Entries with model source code:
---+---
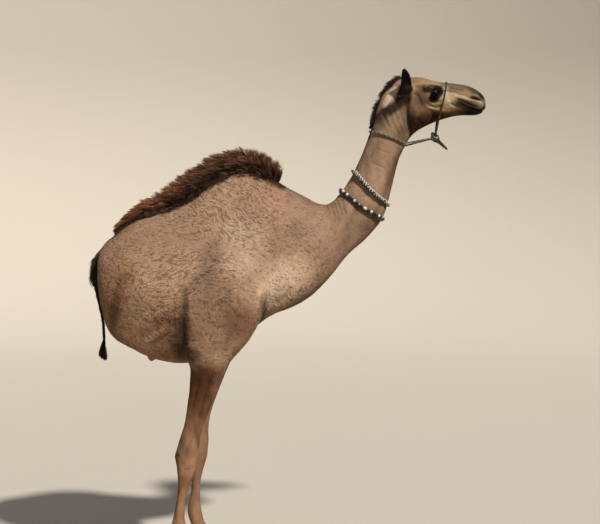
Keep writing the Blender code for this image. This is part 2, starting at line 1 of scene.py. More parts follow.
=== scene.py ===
"""Looks of the life-size camel figure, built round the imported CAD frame.

The camel faces +X, its left side is +Y, and heights count from the base's underside. One skin takes
the place of the flesh: the CAD solids are joined, smoothed, sunk by the coat's depth, sculpted and
thinned. The coat is short flat tufts over it, and the crest, nape and tail carry long strands.
All sizes are in metres. Side views of both flanks share one (x, z) outline, so most forms and
markings are given once, as (x, z), and hold for the left and the right side alike.
"""

import math
from typing import NamedTuple

import bmesh
import bpy
import numpy as np
from mathutils import Matrix, Vector
from mathutils.bvhtree import BVHTree

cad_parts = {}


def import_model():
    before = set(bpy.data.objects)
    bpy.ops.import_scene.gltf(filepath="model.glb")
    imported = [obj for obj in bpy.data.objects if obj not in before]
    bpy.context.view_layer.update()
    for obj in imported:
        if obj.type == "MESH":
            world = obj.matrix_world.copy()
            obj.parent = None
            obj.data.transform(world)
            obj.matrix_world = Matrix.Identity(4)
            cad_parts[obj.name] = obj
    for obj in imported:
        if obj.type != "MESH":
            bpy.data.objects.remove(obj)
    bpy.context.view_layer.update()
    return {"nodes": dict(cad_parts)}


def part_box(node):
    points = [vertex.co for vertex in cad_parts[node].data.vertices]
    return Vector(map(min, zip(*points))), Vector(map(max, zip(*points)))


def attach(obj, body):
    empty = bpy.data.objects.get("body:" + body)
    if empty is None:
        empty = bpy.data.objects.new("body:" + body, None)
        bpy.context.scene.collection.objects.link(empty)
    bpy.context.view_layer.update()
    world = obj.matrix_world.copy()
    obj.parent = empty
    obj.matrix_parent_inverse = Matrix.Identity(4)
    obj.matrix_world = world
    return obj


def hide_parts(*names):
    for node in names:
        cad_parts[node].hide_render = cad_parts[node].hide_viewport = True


RANDOM_SEED = 41

# ---------------------------------------------------------------- camera, light, floor
CAMERA_PLACE = (0.436, -5.2, 1.743)
CAMERA_PITCH = 1.92  # degrees below the horizon
CAMERA_LENS = 60.84
SUN_WAY = Vector((0.43, -0.51, 0.75))  # from the camel to the key light
SUN_STRENGTH = 4.5
SUN_SOFTNESS = 3.5  # degrees
SKY_COLOUR = (0.80, 0.88, 1.0, 1.0)
SKY_STRENGTH = 0.27
FLOOR_RADIUS = 9.0
FLOOR_COLOUR = (0.49, 0.44, 0.37)

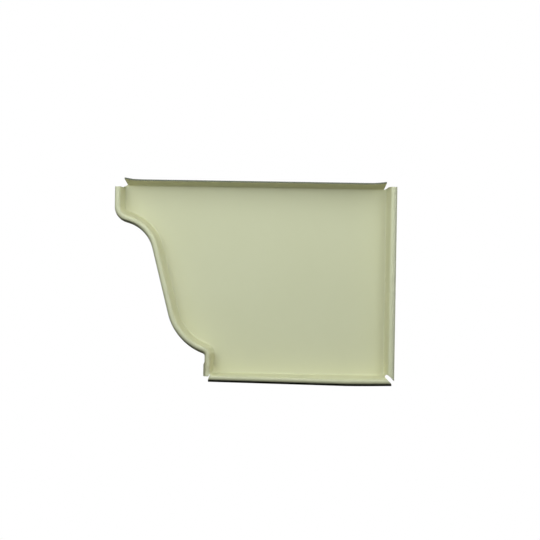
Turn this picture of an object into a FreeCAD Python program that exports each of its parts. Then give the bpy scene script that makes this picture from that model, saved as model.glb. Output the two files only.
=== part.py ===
import FreeCAD, Part
import math
import os
import Sketcher

# End cap for a 5-inch ogee gutter, right hand, folded from one painted aluminium sheet.
#
# Frame, in millimetres: +X towards the back of the gutter, +Y into the gutter, +Z up.
# The origin is the gutter's back bottom corner, outside, in the plane where the gutter's
# cut end seats in the fold of the channel.

SIZES = {
    # the gutter that the cap closes, outside
    "gutter_width": 127.0,
    "gutter_height": 88.9,
    "gutter_sheet": 0.7,
    # the cap's own sheet and its folds
    "sheet_thickness": 0.6,
    "slot_gap": 1.2,
    "bend_radius": 0.8,
    "tray_depth": 9.5,
    "wall_inset": 3.7,
    "skirt_depth": 10.0,
    "skirt_flare": 3.0,
    "panel_lap": 0.25,
    # the ogee, from the lip down; cove and belly are measured at the middle of the channel,
    # the shoulder at the edge of the flat panel and the toe at the outside of the fold
    "lip_drop": 9.7,
    "shoulder_radius": 2.15,
    "shoulder_turn": 72.5,
    "ledge_flat": 1.75,
    "cove_radius": 17.7,
    "cove_turn": 58.1,
    "belly_radius": 24.25,
    "belly_turn": 55.7,
    "toe_radius": 1.8,
    "riser_height": 11.0,
    # the top flange, and the ends of the rim beside it
    "flange_reach": 9.2,
    "flange_lean": 11.0,
    "flange_root_inset": 4.8,
    "flange_tip_inset": 3.3,
    "notch_wall_inset": 2.6,
    "notch_rise": 0.4,
    "lip_rim_drop": 1.0,
    "back_rim_rise": 1.0,
    # the skirt's ends run askew, higher at the mouth than at the fold
    "skirt_skew": 1.3,
    "riser_rim_bottom": 1.0,
    "back_rim_bottom": 0.1,
    # the slit between floor and back
    "slit_width": 2.0,
    "slit_inset": 2.25,
    "slit_lower_angle": 45.0,
    "slit_upper_angle": 40.0,
    # the kerf and the notch between riser and floor
    "kerf_width": 0.6,
    "kerf_inset": 1.9,
    "kerf_angle": 45.0,
    "floor_rim_inset": 1.75,
    "floor_rim_angle": 56.0,
    # how far a cut runs past what it cuts
    "cut_margin": 3.0,
}


class Size:
    """A number together with the sheet's expression that gives it."""

    def __init__(self, value, text):
        self.value = value
        self.text = text

    def __add__(self, other):
        return combine(self, "+", other, self.value + number(other))

    def __radd__(self, other):
        return combine(other, "+", self, number(other) + self.value)

    def __sub__(self, other):
        return combine(self, "-", other, self.value - number(other))

    def __rsub__(self, other):
        return combine(other, "-", self, number(other) - self.value)

    def __mul__(self, other):
        return combine(self, "*", other, self.value * number(other))

    def __rmul__(self, other):
        return combine(other, "*", self, number(other) * self.value)

    def __truediv__(self, other):
        return combine(self, "/", other, self.value / number(other))

    def __neg__(self):
        return Size(-self.value, f"(-{self.text})")


def number(term):
    return term.value if isinstance(term, Size) else float(term)


def text(term):
    return term.text if isinstance(term, Size) else str(term)


def combine(left, sign, right, value):
    return Size(value, f"({text(left)} {sign} {text(right)})")


NOTHING = Size(0.0, "0")


def sine(degrees):
    return Size(math.sin(math.radians(degrees.value)), f"sin({degrees.text} * 1 deg)")


def cosine(degrees):
    return Size(math.cos(math.radians(degrees.value)), f"cos({degrees.text} * 1 deg)")


class Cap:
    """The sizes of the cap by name, and those that follow from them."""

    def __init__(self):
        for name, value in SIZES.items():
            setattr(self, name, Size(value, f"Sizes.{name}"))
        self.slot_middle = self.gutter_sheet / 2
        self.fold_inner = self.slot_gap / 2
        self.fold_outer = self.fold_inner + self.sheet_thickness
        self.panel_front = self.tray_depth - self.sheet_thickness
        self.stub_inset = self.wall_inset + 2 * self.panel_lap
        self.panel_inset = self.wall_inset + self.panel_lap
        self.panel_top = self.gutter_height - self.bend_radius - self.panel_lap
        self.stub_bottom = self.panel_top - self.panel_lap
        self.lip_bottom = self.gutter_height - self.lip_drop
        self.lip_rim_top = self.gutter_height - self.lip_rim_drop
        self.back_rim_top = self.gutter_height + self.back_rim_rise
        self.ledge_slope = 90 - self.shoulder_turn
        self.flank_slope = self.ledge_slope + self.cove_turn
        self.belly_end_slope = self.flank_slope - self.belly_turn
        self.flank = self.flank_length()
        self.riser_x = self.ogee_run() + self.slot_middle - self.gutter_width
        self.through = 4 * self.skirt_depth

    def radii(self, inset):
        """Shoulder, cove, belly and toe radii of the outline at an inset from the slot."""
        shoulder = self.shoulder_radius + self.wall_inset - inset
        cove = self.cove_radius + inset
        belly = self.belly_radius - inset
        toe = self.toe_radius + self.fold_outer + inset
        return shoulder, cove, belly, toe

    def flank_length(self):
        """The straight flank takes what the other edges leave of the height."""
        shoulder, cove, belly, toe = self.radii(NOTHING)
        ledge, flank, end = self.ledge_slope, self.flank_slope, self.belly_end_slope
        drop = shoulder * cosine(ledge) + self.ledge_flat * sine(ledge)
        drop = drop + cove * (cosine(ledge) - cosine(flank))
        drop = drop + belly * (cosine(end) - cosine(flank)) + toe * cosine(end)
        return (self.lip_bottom - self.riser_height - drop) / sine(flank)

    def ogee_run(self):
        """Horizontal distance from the lip to the riser, along the middle of the slot."""
        shoulder, cove, belly, toe = self.radii(NOTHING)
        ledge, flank, end = self.ledge_slope, self.flank_slope, self.belly_end_slope
        run = shoulder * (1 - sine(ledge)) + self.ledge_flat * cosine(ledge)
        run = run + cove * (sine(flank) - sine(ledge)) + self.flank * cosine(flank)
        return run + belly * (sine(flank) - sine(end)) + toe * (1 - sine(end))

    def from_lip(self, inset):
        """Place across, counted inwards from the gutter's lip."""
        return inset - self.gutter_width

    def from_back(self, inset):
        """Place across, counted inwards from the gutter's back, where the origin is."""
        return NOTHING - inset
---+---
◆ **WHAT YOU HAVE TO DO**
Exactly as written, quote the lines from the one that has "obj.matrix_world = world" down to the one that has "RANDOM_SEED = 41", and include both.

◆ **RESPONSE**
    obj.matrix_world = world
    return obj


def hide_parts(*names):
    for node in names:
        cad_parts[node].hide_render = cad_parts[node].hide_viewport = True


RANDOM_SEED = 41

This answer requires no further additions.